--- Start of Supplied information ---

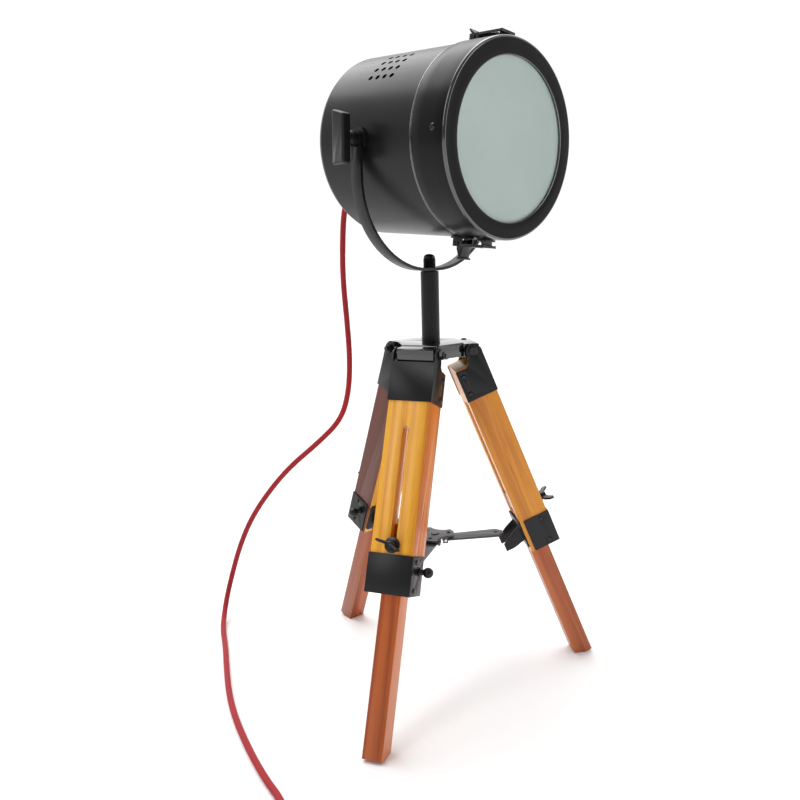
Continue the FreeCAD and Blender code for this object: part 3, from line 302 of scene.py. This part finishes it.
def nurbs_line(name, pts, res=10):
    cu = bpy.data.curves.new(name, "CURVE")
    cu.dimensions = "3D"
    cu.resolution_u = res
    sp = cu.splines.new("NURBS")
    sp.points.add(len(pts) - 1)
    for p, c in zip(sp.points, pts):
        p.co = (*c, 1.0)
    sp.order_u = 3
    sp.use_endpoint_u = True
    ob = bpy.data.objects.new(name, cu)
    me = bpy.data.meshes.new_from_object(ob)
    line = [v.co.copy() for v in me.vertices]
    bpy.data.meshes.remove(me)
    bpy.data.objects.remove(ob)
    bpy.data.curves.remove(cu)
    return line


def add_mesh(name, bm, mats, smooth=True, weld=0.0):
    me = bpy.data.meshes.new(name)
    if weld:
        bmesh.ops.remove_doubles(bm, verts=bm.verts, dist=weld)
    bm.normal_update()
    bm.to_mesh(me)
    bm.free()
    ob = bpy.data.objects.new(name, me)
    scene.collection.objects.link(ob)
    for mt in mats if isinstance(mats, (list, tuple)) else [mats]:
        me.materials.append(mt)
    for p in me.polygons:
        p.use_smooth = smooth
    return ob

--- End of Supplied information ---

Write out the whole listing exactly.

■ Solution to the problem:
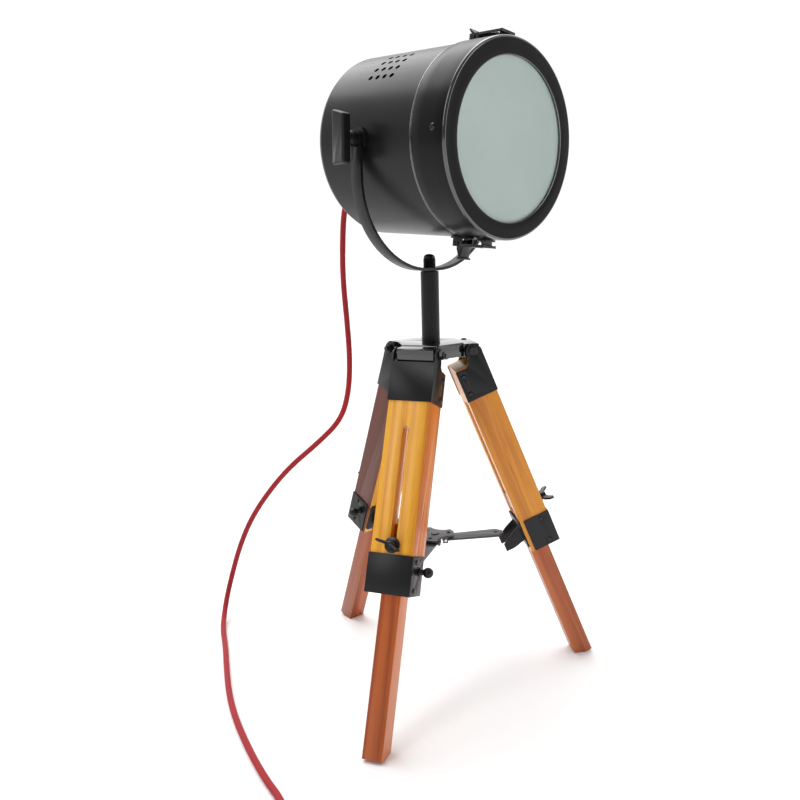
Continue the FreeCAD and Blender code for this object: part 3, from line 302 of scene.py. This part finishes it.
def nurbs_line(name, pts, res=10):
    cu = bpy.data.curves.new(name, "CURVE")
    cu.dimensions = "3D"
    cu.resolution_u = res
    sp = cu.splines.new("NURBS")
    sp.points.add(len(pts) - 1)
    for p, c in zip(sp.points, pts):
        p.co = (*c, 1.0)
    sp.order_u = 3
    sp.use_endpoint_u = True
    ob = bpy.data.objects.new(name, cu)
    me = bpy.data.meshes.new_from_object(ob)
    line = [v.co.copy() for v in me.vertices]
    bpy.data.meshes.remove(me)
    bpy.data.objects.remove(ob)
    bpy.data.curves.remove(cu)
    return line


def add_mesh(name, bm, mats, smooth=True, weld=0.0):
    me = bpy.data.meshes.new(name)
    if weld:
        bmesh.ops.remove_doubles(bm, verts=bm.verts, dist=weld)
    bm.normal_update()
    bm.to_mesh(me)
    bm.free()
    ob = bpy.data.objects.new(name, me)
    scene.collection.objects.link(ob)
    for mt in mats if isinstance(mats, (list, tuple)) else [mats]:
        me.materials.append(mt)
    for p in me.polygons:
        p.use_smooth = smooth
    return ob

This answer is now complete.